Clear Paradigm Shift: The "path imitation → decision understanding" transition serves as a unifying theme. Both the data side (dense A* labeling) and training side (gap-aware reward) serve this central claim.
Brilliant Reward Design: Using normalized gaps to distinguish "decisive/ambiguous/indiscernible" scenarios and honestly assigning low scores to indiscernible ones prevents the agent from learning that "guessing gets full marks," making it more robust than Binary/Min-Max for multi-path navigation.
Impressive Efficiency: The 7B open-source model outperforms GPT-4o/o4-mini using 1/10 of the data of Nav-R1, offering significant value for the open-source community to lower deployment barriers.
Real-robot Validation: Achieved robust real-world goal navigation on physical robots, extending beyond simulation.

Limitations & Future Work¶

Weak Instruction Following: Lags behind GPT-4V in DC/NU tasks; the model is optimized for goal-oriented exploration rather than strict VLN-style instruction following.
Limited Long-Context Memory: Historical frames were excluded to maintain compatibility with external memory modules; NU metrics (counting/sequence memory) are weak, and the 7B scale remains prone to hallucination in memory-dependent tasks.
Simulator Oracle Dependency: Dense A* labeling relies on global habitat-sim info and APM depth/occupancy grids; the cost and noise of obtaining such dense value labels in real scenarios are not fully discussed.
Future Work: Integrating external history memory modules and scaling the model to improve instruction following could further close the gap with larger LLMs.

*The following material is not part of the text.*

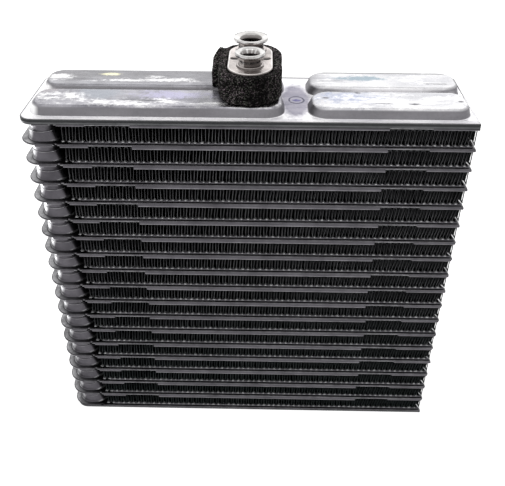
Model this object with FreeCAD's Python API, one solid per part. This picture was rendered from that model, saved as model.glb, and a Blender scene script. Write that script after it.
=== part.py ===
import FreeCAD, Part
import math
import os

from FreeCAD import Vector

# Brazed aluminium evaporator core, in millimetres.
# X runs along the flat tubes with the tank drums at -X, -Y is the front face, Z is up.
# The origin is the centre of the bottom side plate's lower face.

# Core envelope
core_width = 250.0
core_depth = 65.0
tube_count = 17
corner_radius = 8.0

# Sheet thicknesses
tube_sheet = 0.5
side_plate_sheet = 1.4
cover_sheet = 1.4

# Flat tubes: two pressed half plates brazed at their rims
channel_thickness = 2.8
channel_end_margin = 2.5
rim_width = 1.8
tank_end_overhang = 2.4
tank_end_radius = 11.0

# Tank drums at the left end of every tube, one for each half of the tank
drum_width = 17.2
drum_side_margin = 1.6
drum_end_margin = 3.0
drum_partition = 4.0
drum_to_channel = 1.5

# Corrugated fin strips
fin_height = 9.6
fin_sheet = 0.6
fin_fold = 11.3
fin_gap_to_drum = 3.4
fin_end_margin = 0.3

# Manifold cover: two ducts from the drums to the ports, and two stiffening pans
bulge_height = 5.6
bulge_draft = 2.2
bulge_corner = 10.0
bulge_groove = 2.0
bulge_front_margin = 4.6
bulge_rear_margin = 3.0
duct_left_margin = 4.2
duct_length = 141.0
pan_length = 89.0
pan_right_margin = 2.8

# Fitting block and its two pipe stubs
fitting_offset = 0.8
block_radius = 12.6
block_height = 16.5
block_front_centre = -8.6
block_rear_centre = 14.5
inlet_y = -8.0
outlet_y = 17.0
inlet_pipe_radius = 6.2
outlet_pipe_radius = 7.2
pipe_wall = 1.3
pipe_seat = 1.4
stub_height = 8.0
lip_thickness = 1.5
inlet_lip_radius = 8.3
outlet_lip_radius = 10.1
screw_radius = 2.1
screw_spacing = 18.0
screw_y = 3.5
screw_depth = 12.0

# Foam seal: one strip wrapped round the block, its end lapped on the left
foam_wall = 5.2
foam_clearance = 0.2
foam_below_block_top = 0.3
lap_thickness = 4.2
lap_front_y = 1.0
lap_angle = 33.0
lap_drop = 7.0

# Values worked out from the sizes above
half_width = core_width / 2
half_depth = core_depth / 2
tube_pitch = fin_height + channel_thickness
base_plane = side_plate_sheet
top_plane = base_plane + (tube_count + 1) * tube_pitch
cover_base = top_plane + side_plate_sheet
cover_flange_top = cover_base + cover_sheet
cover_top = cover_flange_top + bulge_height
block_top = cover_top + block_height
drum_radius = drum_width / 2
drum_x = -half_width + drum_side_margin + drum_radius
drum_right = drum_x + drum_radius
fin_start = drum_right + fin_gap_to_drum
fin_end = half_width - fin_end_margin
up = Vector(0, 0, 1)


def point(x, y, z=0.0):
    return Vector(x, y, z)


def line(a, b):
    return Part.LineSegment(a, b).toShape()


def arc(a, middle, b):
    return Part.Arc(a, middle, b).toShape()


def arc_about(cx, cy, radius, start, end, z):
    """Arc in the XY plane, its angles in degrees."""
    angles = [start, (start + end) / 2, end]
    spots = []
    for angle in angles:
        turn = math.radians(angle)
        spots.append(point(cx + radius * math.cos(turn), cy + radius * math.sin(turn), z))
    return arc(spots[0], spots[1], spots[2])


def extrude(wire, height):
    return Part.Face(wire).extrude(up * height)


def save(shape, name):
    shape.exportStep(os.path.join("parts", name + ".step"))


def plate(z, thickness, overhang=0.0, r=corner_radius):
    """Flat sheet with the core's outline: round corners at the tank end, square at the far end."""
    left = -half_width - overhang
    edges = [
        line(point(left + r, -half_depth, z), point(half_width, -half_depth, z)),
        line(point(half_width, -half_depth, z), point(half_width, half_depth, z)),
        line(point(half_width, half_depth, z), point(left + r, half_depth, z)),
        arc_about(left + r, half_depth - r, r, 90, 180, z),
        line(point(left, half_depth - r, z), point(left, -half_depth + r, z)),
        arc_about(left + r, -half_depth + r, r, 180, 270, z),
    ]
    return extrude(Part.Wire(edges), thickness)


def tube_rim(z, thickness):
    """Rim of a tube's half plates, whose tank end stands out past the side plates."""
    return plate(z, thickness, tank_end_overhang, tank_end_radius)


def drum_outline(side, z):
    """D-shaped outline of a tank drum: round towards the outside, straight at the partition."""
    r = drum_radius
    y_round = side * (half_depth - drum_end_margin - r)
    y_flat = side * drum_partition / 2
    left_flat = point(drum_x - r, y_flat, z)
    left_round = point(drum_x - r, y_round, z)
    tip = point(drum_x, y_round + side * r, z)
    right_round = point(drum_x + r, y_round, z)
    right_flat = point(drum_x + r, y_flat, z)
    return Part.Wire([
        line(left_flat, left_round),
        arc(left_round, tip, right_round),
        line(right_round, right_flat),
        line(right_flat, left_flat),
    ])


def drums(z, height):
    """The front and rear drums that rise from one tube to the rim of the next."""
    return [extrude(drum_outline(side, z), height) for side in (-1, 1)]


def channel(z, thickness):
    """Raised middle of a half plate, which the fins are brazed to."""
    start = drum_right + drum_to_channel
    length = half_width - channel_end_margin - start
    depth = core_depth - 2 * rim_width
    return Part.makeBox(length, depth, thickness, point(start, -depth / 2, z))


def flat_tube(z):
    """Two half plates brazed rim to rim about the plane z, and the drums up to the tube above."""
    rim = tube_rim(z - tube_sheet, 2 * tube_sheet)
    middle = channel(z - channel_thickness / 2, channel_thickness)
    return rim.multiFuse([middle] + drums(z, tube_pitch - tube_sheet)).removeSplitter()


def bottom_end_plate():
    """Single half plate under the first fin strip, with its drums."""
    rim = tube_rim(base_plane, tube_sheet)
    middle = channel(base_plane, channel_thickness / 2)
    return rim.multiFuse([middle] + drums(base_plane, tube_pitch - tube_sheet)).removeSplitter()


def top_end_plate():
    """Single half plate over the last fin strip."""
    rim = plate(top_plane - tube_sheet, tube_sheet)
    middle = channel(top_plane - channel_thickness / 2, channel_thickness / 2)
    return rim.fuse(middle).removeSplitter()


def fin_strip(z):
    """Zigzag strip between two tubes: its folds touch the tube below and the tube above."""
    length = fin_end - fin_start
    folds = max(2, round(length / fin_fold))
    step = length / folds
    reach = (fin_height - fin_sheet) / 2
    upper = []
    lower = []
    for i in range(folds + 1):
        height = reach if i % 2 else -reach
        x = fin_start + i * step
        upper.append(point(x, 0, z + height + fin_sheet / 2))
        lower.append(point(x, 0, z + height - fin_sheet / 2))
    depth = core_depth - 2 * rim_width
    corners = upper + lower[::-1]
    outline = Part.makePolygon(corners + corners[:1])
    strip = Part.Face(outline).extrude(point(0, depth, 0))
    strip.translate(point(0, -depth / 2, 0))
    return strip


def rounded_rectangle(x0, x1, y0, y1, radius, z):
    return Part.Wire([
        line(point(x0 + radius, y0, z), point(x1 - radius, y0, z)),
        arc_about(x1 - radius, y0 + radius, radius, 270, 360, z),
        line(point(x1, y0 + radius, z), point(x1, y1 - radius, z)),
        arc_about(x1 - radius, y1 - radius, radius, 0, 90, z),
        line(point(x1 - radius, y1, z), point(x0 + radius, y1, z)),
        arc_about(x0 + radius, y1 - radius, radius, 90, 180, z),
        line(point(x0, y1 - radius, z), point(x0, y0 + radius, z)),
        arc_about(x0 + radius, y0 + radius, radius, 180, 270, z),
    ])


def bulge(x0, x1, y0, y1):
    """Pressed pan with drafted walls, from the cover's flange up to its crown."""
    inset = bulge_draft
    foot = rounded_rectangle(x0, x1, y0, y1, bulge_corner, cover_flange_top)
    crown = rounded_rectangle(
        x0 + inset, x1 - inset, y0 + inset, y1 - inset, bulge_corner - inset, cover_top
    )
    return Part.makeLoft([foot, crown], True, True)


def bulge_bands():
    """The front and rear bands that the bulges fill, either side of the groove."""
    front = -half_depth + bulge_front_margin
    rear = half_depth - bulge_rear_margin
    middle = (front + rear) / 2
    return ((front, middle - bulge_groove / 2), (middle + bulge_groove / 2, rear))


def port_spots():
    return (
        (fitting_offset, inlet_y, inlet_pipe_radius),
        (fitting_offset, outlet_y, outlet_pipe_radius),
    )


def manifold_cover():
    """Pressed cover: two ducts on the left, two pans on the right, port holes in the ducts."""
    duct_x0 = -half_width + duct_left_margin
    pan_x1 = half_width - pan_right_margin
    spans = ((duct_x0, duct_x0 + duct_length), (pan_x1 - pan_length, pan_x1))
    bulges = []
    for x0, x1 in spans:
        for y0, y1 in bulge_bands():
            bulges.append(bulge(x0, x1, y0, y1))
    holes = []
    for x, y, radius in port_spots():
        holes.append(Part.makeCylinder(radius, pipe_seat, point(x, y, cover_top - pipe_seat)))
    return plate(cover_base, cover_sheet).multiFuse(bulges).cut(holes).removeSplitter()


def obround(radius, z):
    """Outline of the block or the foam: two half circles about the block's end centres."""
    x = fitting_offset
    return Part.Wire([
        arc_about(x, block_front_centre, radius, 180, 360, z),
        line(point(x + radius, block_front_centre, z), point(x + radius, block_rear_centre, z)),
        arc_about(x, block_rear_centre, radius, 0, 180, z),
        line(point(x - radius, block_rear_centre, z), point(x - radius, block_front_centre, z)),
    ])


def fitting_block():
    block = extrude(obround(block_radius, cover_top), block_height)
    cuts = []
    for x, y, radius in port_spots():
        cuts.append(Part.makeCylinder(radius, block_height, point(x, y, cover_top)))
    for side in (-1, 1):
        x = fitting_offset + side * screw_spacing / 2
        cuts.append(Part.makeCylinder(screw_radius, screw_depth, point(x, screw_y, block_top - screw_depth)))
    return block.cut(cuts)


def pipe_stub(y, pipe_radius, lip_radius):
    """Pipe through the block into the cover's port hole, with a lip round its mouth."""
    bore = pipe_radius - pipe_wall
    foot = cover_top - pipe_seat
    top = block_top + stub_height
    profile = [
        point(bore, 0, foot),
        point(pipe_radius, 0, foot),
        point(pipe_radius, 0, top - lip_thickness),
        point(lip_radius, 0, top - lip_thickness),
        point(lip_radius, 0, top),
        point(bore, 0, top),
    ]
    face = Part.Face(Part.makePolygon(profile + profile[:1]))
    stub = face.revolve(point(0, 0, 0), up, 360)
    stub.translate(point(fitting_offset, y, 0))
    return stub


def lap_outline(z):
    """Second layer of the strip, over the left side and round the rear corner."""
    x = fitting_offset
    inner = block_radius + foam_clearance + foam_wall
    outer = inner + lap_thickness
    far = 180 - lap_angle
    turn = math.radians(far)
    tip = point(x + inner * math.cos(turn), block_rear_centre + inner * math.sin(turn), z)
    corner = point(x + outer * math.cos(turn), block_rear_centre + outer * math.sin(turn), z)
    return Part.Wire([
        line(point(x - inner, lap_front_y, z), point(x - outer, lap_front_y, z)),
        line(point(x - outer, lap_front_y, z), point(x - outer, block_rear_centre, z)),
        arc_about(x, block_rear_centre, outer, 180, far, z),
        line(corner, tip),
        arc_about(x, block_rear_centre, inner, far, 180, z),
        line(point(x - inner, block_rear_centre, z), point(x - inner, lap_front_y, z)),
    ])


def foam_seal():
    """Foam wall round the block, with the lapped end that droops towards the front."""
    foot = cover_top + foam_clearance
    top = block_top - foam_below_block_top
    height = top - foot
    opening = block_radius + foam_clearance
    wall = extrude(obround(opening + foam_wall, foot), height)
    lap_radius = opening + foam_wall + lap_thickness
    lap_rear_y = block_rear_centre + lap_radius * math.sin(math.radians(lap_angle))
    droop = Part.makePolygon([
        point(-half_width, lap_front_y, top - lap_drop),
        point(-half_width, lap_rear_y, top),
        point(-half_width, lap_front_y, top),
        point(-half_width, lap_front_y, top - lap_drop),
    ])
    lap = extrude(lap_outline(foot), height).cut(Part.Face(droop).extrude(point(core_width, 0)))
    return wall.fuse(lap).cut(extrude(obround(opening, foot), height)).removeSplitter()


os.makedirs("parts", exist_ok=True)

save(plate(0.0, side_plate_sheet), "side_plate_bottom")
save(bottom_end_plate(), "end_plate_bottom")
for number in range(1, tube_count + 1):
    save(flat_tube(top_plane - number * tube_pitch), "flat_tube_%02d" % number)
for number in range(1, tube_count + 2):
    save(fin_strip(top_plane - (number - 0.5) * tube_pitch), "fin_strip_%02d" % number)
save(top_end_plate(), "end_plate_top")
save(plate(top_plane, side_plate_sheet), "side_plate_top")
save(manifold_cover(), "manifold_cover")
save(fitting_block(), "fitting_block")
save(pipe_stub(inlet_y, inlet_pipe_radius, inlet_lip_radius), "inlet_stub")
save(pipe_stub(outlet_y, outlet_pipe_radius, outlet_lip_radius), "outlet_stub")
save(foam_seal(), "foam_seal")
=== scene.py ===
# %% [markdown]
# # Evaporator core
# This lesson dresses a brazed aluminium evaporator core: flat tubes and folded fins between two
# side plates, tank drums at the left, and on top a pressed cover with a fitting block, two pipe
# stubs and a foam seal. Each visible piece is a finer mesh that takes the place of its solid, so
# we first load the solids and read their sizes.

# %% Load the frame
import math

import bmesh
import bpy
import numpy as np
from mathutils import Matrix, Vector
from mathutils import noise as noise_field
from mathutils.geometry import tessellate_polygon


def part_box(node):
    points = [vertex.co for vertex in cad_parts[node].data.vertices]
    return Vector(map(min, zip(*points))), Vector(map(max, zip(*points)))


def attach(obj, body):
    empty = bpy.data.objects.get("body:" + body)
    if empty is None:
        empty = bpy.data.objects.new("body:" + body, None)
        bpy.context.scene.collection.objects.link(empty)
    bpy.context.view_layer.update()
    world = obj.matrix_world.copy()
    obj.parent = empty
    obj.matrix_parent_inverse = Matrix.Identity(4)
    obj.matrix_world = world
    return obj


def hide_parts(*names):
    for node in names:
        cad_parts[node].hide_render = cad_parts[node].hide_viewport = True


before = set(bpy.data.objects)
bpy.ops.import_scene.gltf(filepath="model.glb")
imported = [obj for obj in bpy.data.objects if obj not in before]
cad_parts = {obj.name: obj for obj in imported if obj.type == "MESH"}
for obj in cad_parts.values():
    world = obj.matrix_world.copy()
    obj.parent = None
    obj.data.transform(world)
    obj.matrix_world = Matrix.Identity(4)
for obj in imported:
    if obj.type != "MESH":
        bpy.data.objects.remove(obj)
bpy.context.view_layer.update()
print("Solids loaded:", len(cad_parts))

# %% [markdown]
# We draw in millimetres, because sheet sizes are easy to read that way. Blender works in metres,
# so every mesh is scaled once, when it is made. The main levels are read from the solids.

# %% Main sizes
MM = 0.001
cover_sheet = 1.4


def span(node):
    """Lowest and highest corner of a solid, in millimetres."""
    low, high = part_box(node)
    return np.array(low) / MM, np.array(high) / MM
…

vs. Modular Navigation (CogNav/UniGoal/VLFM): Abandons explicit mapping and modular stitching to avoid error propagation and engineering complexity, distilling spatial reasoning directly into model parameters.
vs. Path Imitation RFT (Nav-R1, etc.): Existing navigation RFT still rewards fidelity to a single reference trajectory, reinforcing rigid replication. CompassNav breaks this limit with dense panoramic supervision.
Insight: The approach of "upgrading single-point supervision to whole-candidate value vectors + determinacy-adaptive rewards" is transferable to other sequential decision tasks requiring relative judgment among multiple near-feasible options (manipulation planning, dialogue action selection, etc.).

Rating¶

Novelty: ⭐⭐⭐⭐ The combination of the decision understanding paradigm and gap-aware hybrid reward has clear motivation. The "honest low score" mechanism is clever, though the underlying SFT-then-RFT + GRPO framework follows existing methods.
Experimental Thoroughness: ⭐⭐⭐⭐ Comprehensive across three datasets, comparisons with modular/open/closed-source models, NavNuances atomic capability evaluation, thorough reward/hyperparameter ablations, and real-robot validation.
Writing Quality: ⭐⭐⭐⭐ The paradigm narrative unifies the paper. Diagrams and three-scenario reward comparisons are intuitive; some equation layouts are slightly cluttered.
Value: ⭐⭐⭐⭐ 7B model outperforming GPT-4o/o4-mini with high data efficiency provides strong momentum for the open-source embodied navigation community.